- **Set exercise**
How many lines in the records below hold the string "handed"? Please answer with the number and nothing more.

- **Information shown**
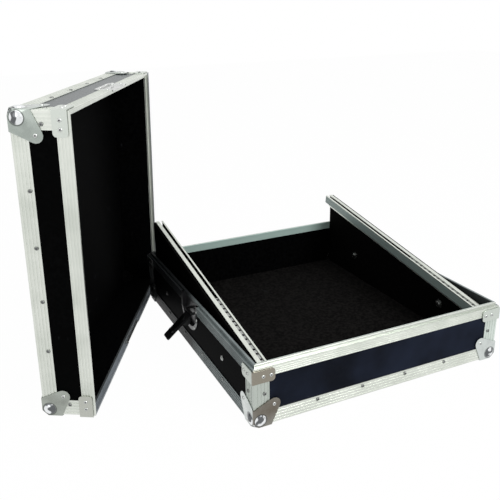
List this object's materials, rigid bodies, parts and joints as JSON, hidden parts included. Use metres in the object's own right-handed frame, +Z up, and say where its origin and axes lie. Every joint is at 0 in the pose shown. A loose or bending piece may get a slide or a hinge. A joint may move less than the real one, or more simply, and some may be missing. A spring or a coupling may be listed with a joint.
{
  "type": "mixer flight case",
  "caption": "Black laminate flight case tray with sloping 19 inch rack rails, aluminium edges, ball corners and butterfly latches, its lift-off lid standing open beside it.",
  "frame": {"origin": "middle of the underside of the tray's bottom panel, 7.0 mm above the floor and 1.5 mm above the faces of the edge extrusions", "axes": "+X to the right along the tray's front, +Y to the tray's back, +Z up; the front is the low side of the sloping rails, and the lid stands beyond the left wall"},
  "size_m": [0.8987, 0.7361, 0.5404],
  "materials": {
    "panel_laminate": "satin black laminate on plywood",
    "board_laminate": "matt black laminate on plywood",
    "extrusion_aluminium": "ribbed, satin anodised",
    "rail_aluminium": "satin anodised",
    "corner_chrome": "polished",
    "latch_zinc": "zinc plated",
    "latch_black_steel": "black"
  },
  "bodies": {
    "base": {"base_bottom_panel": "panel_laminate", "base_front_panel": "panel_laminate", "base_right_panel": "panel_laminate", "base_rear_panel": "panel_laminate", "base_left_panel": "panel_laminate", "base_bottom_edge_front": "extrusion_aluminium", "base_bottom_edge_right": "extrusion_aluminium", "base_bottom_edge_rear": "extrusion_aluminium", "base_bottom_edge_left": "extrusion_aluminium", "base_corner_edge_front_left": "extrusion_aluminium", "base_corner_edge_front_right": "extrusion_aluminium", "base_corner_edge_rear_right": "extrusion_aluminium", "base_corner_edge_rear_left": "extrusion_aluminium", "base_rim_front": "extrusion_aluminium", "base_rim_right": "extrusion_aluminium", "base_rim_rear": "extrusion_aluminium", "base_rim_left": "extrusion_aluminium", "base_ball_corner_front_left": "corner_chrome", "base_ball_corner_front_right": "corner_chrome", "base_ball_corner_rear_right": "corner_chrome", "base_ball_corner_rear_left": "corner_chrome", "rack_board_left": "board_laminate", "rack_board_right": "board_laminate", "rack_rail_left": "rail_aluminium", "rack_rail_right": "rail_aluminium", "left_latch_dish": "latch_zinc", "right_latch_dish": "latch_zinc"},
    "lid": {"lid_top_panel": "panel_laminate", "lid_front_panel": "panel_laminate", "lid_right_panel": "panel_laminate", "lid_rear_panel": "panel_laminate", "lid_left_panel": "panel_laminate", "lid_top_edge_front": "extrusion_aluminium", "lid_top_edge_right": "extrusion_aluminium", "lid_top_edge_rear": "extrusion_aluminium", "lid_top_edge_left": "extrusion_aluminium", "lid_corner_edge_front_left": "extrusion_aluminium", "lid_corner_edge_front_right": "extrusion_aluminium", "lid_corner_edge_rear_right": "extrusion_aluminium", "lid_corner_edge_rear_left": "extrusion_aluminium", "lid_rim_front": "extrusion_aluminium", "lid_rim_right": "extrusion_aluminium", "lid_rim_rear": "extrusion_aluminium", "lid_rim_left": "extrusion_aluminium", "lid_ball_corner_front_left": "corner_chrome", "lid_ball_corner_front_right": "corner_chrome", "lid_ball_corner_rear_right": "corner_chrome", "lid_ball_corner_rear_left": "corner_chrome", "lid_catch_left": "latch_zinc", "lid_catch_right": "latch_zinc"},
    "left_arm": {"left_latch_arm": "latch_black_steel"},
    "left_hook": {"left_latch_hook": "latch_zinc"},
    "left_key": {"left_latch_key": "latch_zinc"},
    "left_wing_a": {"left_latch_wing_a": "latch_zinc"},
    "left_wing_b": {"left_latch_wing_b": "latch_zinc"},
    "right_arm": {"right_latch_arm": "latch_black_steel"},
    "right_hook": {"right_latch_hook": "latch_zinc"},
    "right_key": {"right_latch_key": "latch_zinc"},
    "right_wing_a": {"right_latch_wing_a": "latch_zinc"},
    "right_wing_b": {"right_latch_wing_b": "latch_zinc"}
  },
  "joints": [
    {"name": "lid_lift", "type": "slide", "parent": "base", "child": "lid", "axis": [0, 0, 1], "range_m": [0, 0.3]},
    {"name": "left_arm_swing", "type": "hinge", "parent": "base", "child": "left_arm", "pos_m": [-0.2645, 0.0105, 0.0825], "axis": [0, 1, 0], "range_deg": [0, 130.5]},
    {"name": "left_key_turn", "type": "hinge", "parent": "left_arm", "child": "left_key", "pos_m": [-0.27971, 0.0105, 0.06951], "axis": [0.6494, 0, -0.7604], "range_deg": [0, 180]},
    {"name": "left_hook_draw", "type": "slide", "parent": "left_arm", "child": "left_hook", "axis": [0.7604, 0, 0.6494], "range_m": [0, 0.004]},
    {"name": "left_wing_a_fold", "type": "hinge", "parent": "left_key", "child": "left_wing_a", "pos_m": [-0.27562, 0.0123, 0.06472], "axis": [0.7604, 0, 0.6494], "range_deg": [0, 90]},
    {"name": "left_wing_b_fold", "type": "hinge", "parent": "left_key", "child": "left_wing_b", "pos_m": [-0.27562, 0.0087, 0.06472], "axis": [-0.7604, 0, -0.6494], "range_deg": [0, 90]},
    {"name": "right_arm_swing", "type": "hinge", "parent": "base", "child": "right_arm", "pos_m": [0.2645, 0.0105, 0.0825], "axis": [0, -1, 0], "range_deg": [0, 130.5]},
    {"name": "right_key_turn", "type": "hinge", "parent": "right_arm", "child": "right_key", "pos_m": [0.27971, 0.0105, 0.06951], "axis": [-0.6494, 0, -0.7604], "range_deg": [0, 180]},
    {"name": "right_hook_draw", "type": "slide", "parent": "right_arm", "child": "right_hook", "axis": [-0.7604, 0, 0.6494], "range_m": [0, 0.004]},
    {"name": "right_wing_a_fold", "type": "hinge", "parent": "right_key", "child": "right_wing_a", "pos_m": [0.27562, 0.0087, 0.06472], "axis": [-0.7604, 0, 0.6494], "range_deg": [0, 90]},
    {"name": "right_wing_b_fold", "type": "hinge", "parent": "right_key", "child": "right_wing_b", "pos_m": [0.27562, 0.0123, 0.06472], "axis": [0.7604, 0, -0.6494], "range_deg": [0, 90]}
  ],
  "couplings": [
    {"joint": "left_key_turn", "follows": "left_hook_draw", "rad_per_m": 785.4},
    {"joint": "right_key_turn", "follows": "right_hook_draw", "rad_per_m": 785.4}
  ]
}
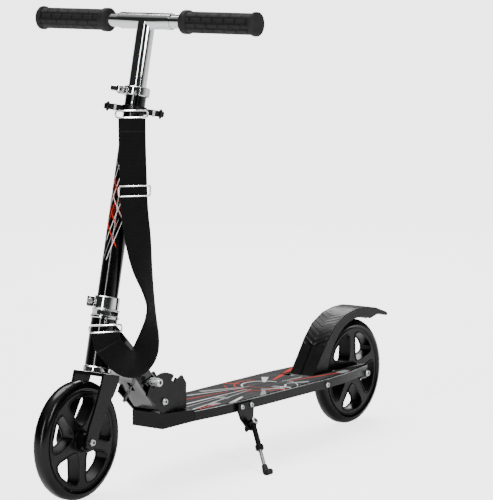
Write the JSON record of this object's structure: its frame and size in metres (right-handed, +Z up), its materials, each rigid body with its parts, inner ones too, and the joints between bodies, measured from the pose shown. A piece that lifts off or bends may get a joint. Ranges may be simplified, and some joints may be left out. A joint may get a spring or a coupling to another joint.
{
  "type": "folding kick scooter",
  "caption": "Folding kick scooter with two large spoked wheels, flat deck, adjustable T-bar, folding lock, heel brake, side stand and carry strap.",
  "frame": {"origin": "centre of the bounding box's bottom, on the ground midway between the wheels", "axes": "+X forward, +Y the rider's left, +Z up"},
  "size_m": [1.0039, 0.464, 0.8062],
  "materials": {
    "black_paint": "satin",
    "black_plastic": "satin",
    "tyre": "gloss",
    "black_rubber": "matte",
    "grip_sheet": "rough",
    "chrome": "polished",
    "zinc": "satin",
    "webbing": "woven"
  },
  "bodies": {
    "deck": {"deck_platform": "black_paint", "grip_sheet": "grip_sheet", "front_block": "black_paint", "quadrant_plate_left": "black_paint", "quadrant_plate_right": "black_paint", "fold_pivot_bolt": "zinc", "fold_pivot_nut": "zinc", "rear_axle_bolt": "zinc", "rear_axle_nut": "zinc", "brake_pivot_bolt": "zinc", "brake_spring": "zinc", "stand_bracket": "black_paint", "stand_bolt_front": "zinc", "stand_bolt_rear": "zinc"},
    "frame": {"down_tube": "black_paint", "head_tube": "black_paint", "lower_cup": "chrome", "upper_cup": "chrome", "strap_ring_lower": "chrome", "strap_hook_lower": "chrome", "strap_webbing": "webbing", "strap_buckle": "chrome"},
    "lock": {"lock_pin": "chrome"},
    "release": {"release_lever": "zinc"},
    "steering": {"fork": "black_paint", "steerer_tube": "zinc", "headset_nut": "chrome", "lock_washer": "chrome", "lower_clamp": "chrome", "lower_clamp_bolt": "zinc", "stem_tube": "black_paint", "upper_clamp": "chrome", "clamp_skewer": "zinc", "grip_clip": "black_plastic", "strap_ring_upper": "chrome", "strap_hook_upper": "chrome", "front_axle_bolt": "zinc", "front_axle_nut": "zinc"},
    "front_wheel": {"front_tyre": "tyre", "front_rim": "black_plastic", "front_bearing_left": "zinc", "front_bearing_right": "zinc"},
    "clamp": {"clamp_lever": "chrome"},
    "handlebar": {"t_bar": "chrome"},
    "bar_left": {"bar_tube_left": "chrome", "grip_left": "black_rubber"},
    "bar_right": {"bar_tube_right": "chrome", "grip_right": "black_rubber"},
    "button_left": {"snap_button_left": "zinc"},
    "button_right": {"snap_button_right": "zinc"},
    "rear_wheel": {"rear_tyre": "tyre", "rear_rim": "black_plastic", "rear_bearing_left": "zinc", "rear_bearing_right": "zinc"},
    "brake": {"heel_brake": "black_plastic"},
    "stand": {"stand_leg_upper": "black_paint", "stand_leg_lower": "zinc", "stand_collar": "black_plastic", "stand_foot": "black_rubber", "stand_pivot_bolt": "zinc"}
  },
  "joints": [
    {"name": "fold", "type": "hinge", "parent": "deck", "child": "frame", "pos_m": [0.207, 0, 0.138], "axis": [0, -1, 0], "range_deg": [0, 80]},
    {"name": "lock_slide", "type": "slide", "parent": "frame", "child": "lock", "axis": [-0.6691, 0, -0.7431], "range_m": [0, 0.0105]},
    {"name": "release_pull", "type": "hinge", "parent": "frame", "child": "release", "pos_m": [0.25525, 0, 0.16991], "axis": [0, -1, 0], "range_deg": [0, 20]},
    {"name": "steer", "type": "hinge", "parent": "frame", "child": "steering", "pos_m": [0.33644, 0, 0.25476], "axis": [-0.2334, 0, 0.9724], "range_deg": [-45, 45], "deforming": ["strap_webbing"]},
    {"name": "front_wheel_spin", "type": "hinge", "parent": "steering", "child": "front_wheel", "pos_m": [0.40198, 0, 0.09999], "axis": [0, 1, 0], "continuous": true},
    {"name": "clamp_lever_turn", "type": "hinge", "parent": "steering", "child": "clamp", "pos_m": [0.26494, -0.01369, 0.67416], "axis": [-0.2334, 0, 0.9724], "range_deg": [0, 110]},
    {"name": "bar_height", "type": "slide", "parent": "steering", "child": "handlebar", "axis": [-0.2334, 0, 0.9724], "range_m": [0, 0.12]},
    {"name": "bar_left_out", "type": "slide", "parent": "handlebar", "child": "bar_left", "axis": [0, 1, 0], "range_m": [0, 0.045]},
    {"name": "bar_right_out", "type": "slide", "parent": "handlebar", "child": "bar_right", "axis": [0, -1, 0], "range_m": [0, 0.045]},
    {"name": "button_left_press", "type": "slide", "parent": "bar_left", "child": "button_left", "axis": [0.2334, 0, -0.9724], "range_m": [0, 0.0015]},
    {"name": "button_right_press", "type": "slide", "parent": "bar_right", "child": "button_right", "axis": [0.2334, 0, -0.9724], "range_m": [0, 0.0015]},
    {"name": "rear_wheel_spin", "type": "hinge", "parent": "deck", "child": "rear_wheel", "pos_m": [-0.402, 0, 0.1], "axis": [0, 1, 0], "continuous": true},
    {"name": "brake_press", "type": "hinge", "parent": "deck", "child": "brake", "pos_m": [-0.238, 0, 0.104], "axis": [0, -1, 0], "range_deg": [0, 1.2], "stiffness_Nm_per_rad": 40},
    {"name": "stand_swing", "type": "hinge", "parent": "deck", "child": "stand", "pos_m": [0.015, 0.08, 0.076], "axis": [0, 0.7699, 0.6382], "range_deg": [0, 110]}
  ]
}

- **Complete output**
2